--- Start ---

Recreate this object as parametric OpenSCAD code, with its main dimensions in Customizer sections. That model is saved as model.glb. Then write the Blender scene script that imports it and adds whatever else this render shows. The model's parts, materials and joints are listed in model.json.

--- End ---
--- Start ---

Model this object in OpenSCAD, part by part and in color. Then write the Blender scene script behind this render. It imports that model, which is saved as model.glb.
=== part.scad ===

--- End ---
--- Start ---

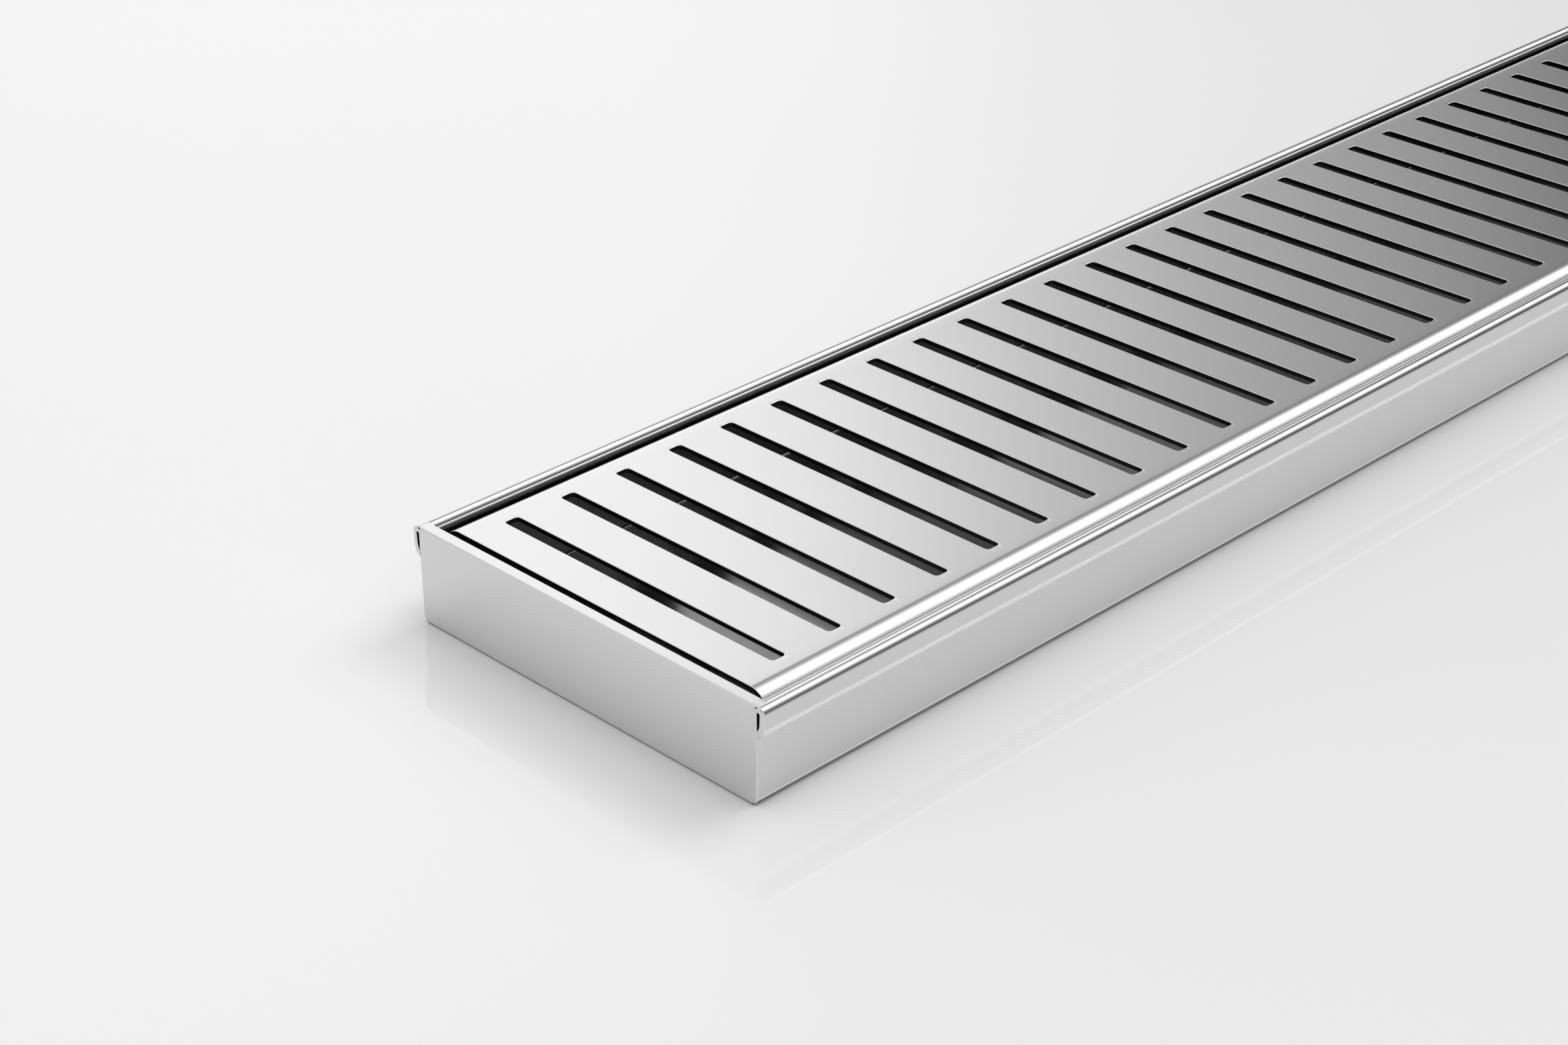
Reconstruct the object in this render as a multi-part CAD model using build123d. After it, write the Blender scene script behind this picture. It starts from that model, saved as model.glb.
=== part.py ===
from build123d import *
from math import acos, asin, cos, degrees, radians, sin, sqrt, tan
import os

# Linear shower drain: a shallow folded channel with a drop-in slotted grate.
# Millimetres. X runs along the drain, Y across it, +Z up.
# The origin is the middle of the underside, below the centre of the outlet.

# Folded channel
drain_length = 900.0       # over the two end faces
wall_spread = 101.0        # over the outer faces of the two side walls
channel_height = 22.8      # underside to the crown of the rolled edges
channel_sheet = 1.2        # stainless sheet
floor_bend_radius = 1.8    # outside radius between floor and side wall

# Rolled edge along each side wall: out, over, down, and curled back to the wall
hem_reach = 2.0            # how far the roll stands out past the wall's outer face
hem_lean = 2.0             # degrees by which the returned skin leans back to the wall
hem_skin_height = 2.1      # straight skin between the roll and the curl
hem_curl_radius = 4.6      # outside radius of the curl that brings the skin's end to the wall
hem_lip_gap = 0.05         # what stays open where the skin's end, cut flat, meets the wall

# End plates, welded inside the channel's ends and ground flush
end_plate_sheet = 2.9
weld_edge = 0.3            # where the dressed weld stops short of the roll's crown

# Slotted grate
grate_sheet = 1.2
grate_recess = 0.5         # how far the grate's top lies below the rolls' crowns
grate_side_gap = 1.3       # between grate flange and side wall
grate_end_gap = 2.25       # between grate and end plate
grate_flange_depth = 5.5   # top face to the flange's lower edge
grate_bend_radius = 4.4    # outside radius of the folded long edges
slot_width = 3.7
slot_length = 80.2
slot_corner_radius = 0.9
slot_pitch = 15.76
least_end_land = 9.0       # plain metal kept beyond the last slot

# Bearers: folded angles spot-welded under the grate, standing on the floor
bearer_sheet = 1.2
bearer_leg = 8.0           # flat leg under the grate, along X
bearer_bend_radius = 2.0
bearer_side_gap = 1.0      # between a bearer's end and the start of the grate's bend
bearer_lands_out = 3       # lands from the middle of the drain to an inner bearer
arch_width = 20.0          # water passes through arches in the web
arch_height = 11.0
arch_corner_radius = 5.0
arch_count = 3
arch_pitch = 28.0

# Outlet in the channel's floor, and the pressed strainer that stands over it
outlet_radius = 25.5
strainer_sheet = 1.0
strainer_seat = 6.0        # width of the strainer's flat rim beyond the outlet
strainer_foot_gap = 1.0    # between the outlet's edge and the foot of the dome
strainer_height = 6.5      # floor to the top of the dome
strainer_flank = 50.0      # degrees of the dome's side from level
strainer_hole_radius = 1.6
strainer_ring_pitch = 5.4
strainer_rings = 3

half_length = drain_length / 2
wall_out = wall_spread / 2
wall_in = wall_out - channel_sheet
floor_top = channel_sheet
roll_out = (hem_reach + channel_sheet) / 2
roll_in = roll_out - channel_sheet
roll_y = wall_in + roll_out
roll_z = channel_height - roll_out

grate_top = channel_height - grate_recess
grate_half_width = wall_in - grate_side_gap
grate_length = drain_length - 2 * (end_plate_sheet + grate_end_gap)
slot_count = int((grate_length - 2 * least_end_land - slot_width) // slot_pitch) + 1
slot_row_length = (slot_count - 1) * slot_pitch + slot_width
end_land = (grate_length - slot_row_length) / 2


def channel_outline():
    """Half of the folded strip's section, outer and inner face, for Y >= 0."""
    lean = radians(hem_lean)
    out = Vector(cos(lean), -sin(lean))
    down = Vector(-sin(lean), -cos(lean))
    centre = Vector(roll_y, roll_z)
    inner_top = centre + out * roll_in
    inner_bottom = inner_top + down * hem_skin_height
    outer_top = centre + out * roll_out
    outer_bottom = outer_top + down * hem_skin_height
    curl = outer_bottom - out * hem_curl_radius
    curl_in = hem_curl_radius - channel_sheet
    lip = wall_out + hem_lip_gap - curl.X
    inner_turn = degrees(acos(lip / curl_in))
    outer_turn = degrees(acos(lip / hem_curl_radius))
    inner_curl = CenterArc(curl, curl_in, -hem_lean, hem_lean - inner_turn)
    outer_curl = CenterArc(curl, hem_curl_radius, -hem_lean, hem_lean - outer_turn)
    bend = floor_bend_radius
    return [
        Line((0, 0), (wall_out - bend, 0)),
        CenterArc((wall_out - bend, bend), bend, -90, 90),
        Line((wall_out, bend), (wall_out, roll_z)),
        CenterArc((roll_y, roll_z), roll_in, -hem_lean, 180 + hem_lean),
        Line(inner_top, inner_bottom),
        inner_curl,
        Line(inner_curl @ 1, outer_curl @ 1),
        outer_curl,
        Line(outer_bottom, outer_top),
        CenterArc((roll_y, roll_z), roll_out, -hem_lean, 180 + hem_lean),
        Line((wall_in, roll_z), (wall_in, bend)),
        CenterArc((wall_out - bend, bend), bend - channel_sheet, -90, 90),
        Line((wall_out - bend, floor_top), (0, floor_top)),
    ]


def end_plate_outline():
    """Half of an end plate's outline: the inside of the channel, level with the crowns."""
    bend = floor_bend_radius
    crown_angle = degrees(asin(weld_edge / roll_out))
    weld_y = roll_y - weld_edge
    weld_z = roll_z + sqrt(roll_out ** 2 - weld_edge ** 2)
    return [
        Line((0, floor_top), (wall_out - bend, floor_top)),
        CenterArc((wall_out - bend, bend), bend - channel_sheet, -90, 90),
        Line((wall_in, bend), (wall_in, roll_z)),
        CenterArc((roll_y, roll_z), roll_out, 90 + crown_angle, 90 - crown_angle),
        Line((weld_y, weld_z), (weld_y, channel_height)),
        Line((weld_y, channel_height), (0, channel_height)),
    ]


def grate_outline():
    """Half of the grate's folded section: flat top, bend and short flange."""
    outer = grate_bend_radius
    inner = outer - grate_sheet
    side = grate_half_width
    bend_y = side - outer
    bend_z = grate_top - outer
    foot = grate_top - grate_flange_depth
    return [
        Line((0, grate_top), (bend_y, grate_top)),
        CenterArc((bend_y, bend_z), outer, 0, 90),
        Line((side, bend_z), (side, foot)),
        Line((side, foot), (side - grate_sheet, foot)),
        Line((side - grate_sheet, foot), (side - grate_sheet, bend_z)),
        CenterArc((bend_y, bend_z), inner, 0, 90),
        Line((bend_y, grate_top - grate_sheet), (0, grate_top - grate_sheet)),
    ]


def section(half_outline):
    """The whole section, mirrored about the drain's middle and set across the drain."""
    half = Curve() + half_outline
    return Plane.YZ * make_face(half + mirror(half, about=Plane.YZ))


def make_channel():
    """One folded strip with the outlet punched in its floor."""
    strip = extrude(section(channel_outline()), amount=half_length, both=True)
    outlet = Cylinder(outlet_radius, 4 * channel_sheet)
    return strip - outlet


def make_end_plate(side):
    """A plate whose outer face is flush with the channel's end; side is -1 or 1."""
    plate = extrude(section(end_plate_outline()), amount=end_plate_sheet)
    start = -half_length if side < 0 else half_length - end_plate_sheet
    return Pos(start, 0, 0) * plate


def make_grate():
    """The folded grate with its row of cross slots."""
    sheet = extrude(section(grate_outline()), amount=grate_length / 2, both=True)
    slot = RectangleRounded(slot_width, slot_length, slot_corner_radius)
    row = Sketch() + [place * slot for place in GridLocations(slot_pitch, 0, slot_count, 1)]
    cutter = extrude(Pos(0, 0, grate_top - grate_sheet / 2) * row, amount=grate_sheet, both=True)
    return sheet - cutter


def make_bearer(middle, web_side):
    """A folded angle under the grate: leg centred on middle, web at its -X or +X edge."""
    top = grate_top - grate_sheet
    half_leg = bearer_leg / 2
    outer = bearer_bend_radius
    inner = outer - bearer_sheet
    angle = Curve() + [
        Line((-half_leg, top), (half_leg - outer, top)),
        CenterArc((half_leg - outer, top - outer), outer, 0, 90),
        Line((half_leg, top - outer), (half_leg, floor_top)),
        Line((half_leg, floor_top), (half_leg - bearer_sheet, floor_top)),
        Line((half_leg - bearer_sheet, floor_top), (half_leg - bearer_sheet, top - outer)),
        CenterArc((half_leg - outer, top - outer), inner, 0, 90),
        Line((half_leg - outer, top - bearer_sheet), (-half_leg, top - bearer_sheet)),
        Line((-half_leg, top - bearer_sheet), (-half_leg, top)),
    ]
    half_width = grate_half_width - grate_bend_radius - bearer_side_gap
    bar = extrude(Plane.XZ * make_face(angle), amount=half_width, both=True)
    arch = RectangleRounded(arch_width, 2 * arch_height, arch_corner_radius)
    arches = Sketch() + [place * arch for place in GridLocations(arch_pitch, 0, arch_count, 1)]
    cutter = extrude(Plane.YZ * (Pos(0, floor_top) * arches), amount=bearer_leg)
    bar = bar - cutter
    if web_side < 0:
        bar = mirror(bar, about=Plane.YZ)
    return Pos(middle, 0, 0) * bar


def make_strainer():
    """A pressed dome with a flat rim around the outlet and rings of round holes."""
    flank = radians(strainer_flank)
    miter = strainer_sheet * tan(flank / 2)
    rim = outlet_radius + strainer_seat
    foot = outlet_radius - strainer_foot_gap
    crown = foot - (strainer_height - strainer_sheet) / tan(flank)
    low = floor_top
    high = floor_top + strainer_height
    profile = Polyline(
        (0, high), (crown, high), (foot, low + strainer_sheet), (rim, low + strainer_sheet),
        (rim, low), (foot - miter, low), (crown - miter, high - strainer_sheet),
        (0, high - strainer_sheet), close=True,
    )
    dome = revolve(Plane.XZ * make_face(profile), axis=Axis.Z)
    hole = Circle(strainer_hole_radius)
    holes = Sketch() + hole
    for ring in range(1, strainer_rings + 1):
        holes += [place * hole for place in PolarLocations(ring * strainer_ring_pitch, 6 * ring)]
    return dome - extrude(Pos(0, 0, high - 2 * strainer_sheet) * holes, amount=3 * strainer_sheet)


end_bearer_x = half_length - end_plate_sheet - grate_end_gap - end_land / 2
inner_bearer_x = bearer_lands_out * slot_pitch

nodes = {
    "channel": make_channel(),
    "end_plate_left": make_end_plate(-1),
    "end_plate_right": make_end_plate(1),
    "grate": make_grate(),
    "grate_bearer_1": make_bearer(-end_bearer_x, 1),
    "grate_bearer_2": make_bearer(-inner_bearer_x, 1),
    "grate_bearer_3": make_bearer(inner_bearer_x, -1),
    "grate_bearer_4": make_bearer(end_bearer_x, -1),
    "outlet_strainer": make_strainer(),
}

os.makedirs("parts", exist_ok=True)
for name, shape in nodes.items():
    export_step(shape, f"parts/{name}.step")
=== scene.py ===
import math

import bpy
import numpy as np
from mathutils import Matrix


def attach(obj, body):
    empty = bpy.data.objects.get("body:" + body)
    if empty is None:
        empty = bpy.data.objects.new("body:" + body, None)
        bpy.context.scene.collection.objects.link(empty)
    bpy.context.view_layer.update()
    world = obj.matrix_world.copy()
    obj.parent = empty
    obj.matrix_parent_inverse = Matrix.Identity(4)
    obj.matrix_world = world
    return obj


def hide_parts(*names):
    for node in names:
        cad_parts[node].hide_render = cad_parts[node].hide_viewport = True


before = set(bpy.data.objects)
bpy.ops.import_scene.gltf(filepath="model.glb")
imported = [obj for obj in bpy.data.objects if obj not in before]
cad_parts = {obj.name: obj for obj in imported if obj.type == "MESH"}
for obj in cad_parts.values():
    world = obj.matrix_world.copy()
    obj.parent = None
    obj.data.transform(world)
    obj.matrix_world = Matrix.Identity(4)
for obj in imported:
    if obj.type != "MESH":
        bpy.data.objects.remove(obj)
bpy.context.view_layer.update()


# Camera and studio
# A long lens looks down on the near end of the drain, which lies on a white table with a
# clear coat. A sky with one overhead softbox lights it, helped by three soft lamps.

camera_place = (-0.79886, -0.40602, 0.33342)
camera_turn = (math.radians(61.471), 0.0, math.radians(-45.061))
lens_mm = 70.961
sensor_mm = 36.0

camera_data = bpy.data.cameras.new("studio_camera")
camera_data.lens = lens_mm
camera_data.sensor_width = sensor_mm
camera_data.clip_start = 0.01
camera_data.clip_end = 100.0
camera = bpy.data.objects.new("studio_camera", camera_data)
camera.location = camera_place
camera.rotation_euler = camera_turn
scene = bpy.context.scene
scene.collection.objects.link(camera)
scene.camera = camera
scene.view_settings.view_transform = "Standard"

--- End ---

- Work instructions -
Reproduce, exactly as written, the stretch of lines whose first line is the one with "inner_bearer_x = bearer_lands_out" and whose last line is the one with "before = set(bpy.data.objects)".

- Written reply -
inner_bearer_x = bearer_lands_out * slot_pitch

nodes = {
    "channel": make_channel(),
    "end_plate_left": make_end_plate(-1),
    "end_plate_right": make_end_plate(1),
    "grate": make_grate(),
    "grate_bearer_1": make_bearer(-end_bearer_x, 1),
    "grate_bearer_2": make_bearer(-inner_bearer_x, 1),
    "grate_bearer_3": make_bearer(inner_bearer_x, -1),
    "grate_bearer_4": make_bearer(end_bearer_x, -1),
    "outlet_strainer": make_strainer(),
}

os.makedirs("parts", exist_ok=True)
for name, shape in nodes.items():
    export_step(shape, f"parts/{name}.step")
=== scene.py ===
import math

import bpy
import numpy as np
from mathutils import Matrix


def attach(obj, body):
    empty = bpy.data.objects.get("body:" + body)
    if empty is None:
        empty = bpy.data.objects.new("body:" + body, None)
        bpy.context.scene.collection.objects.link(empty)
    bpy.context.view_layer.update()
    world = obj.matrix_world.copy()
    obj.parent = empty
    obj.matrix_parent_inverse = Matrix.Identity(4)
    obj.matrix_world = world
    return obj


def hide_parts(*names):
    for node in names:
        cad_parts[node].hide_render = cad_parts[node].hide_viewport = True


before = set(bpy.data.objects)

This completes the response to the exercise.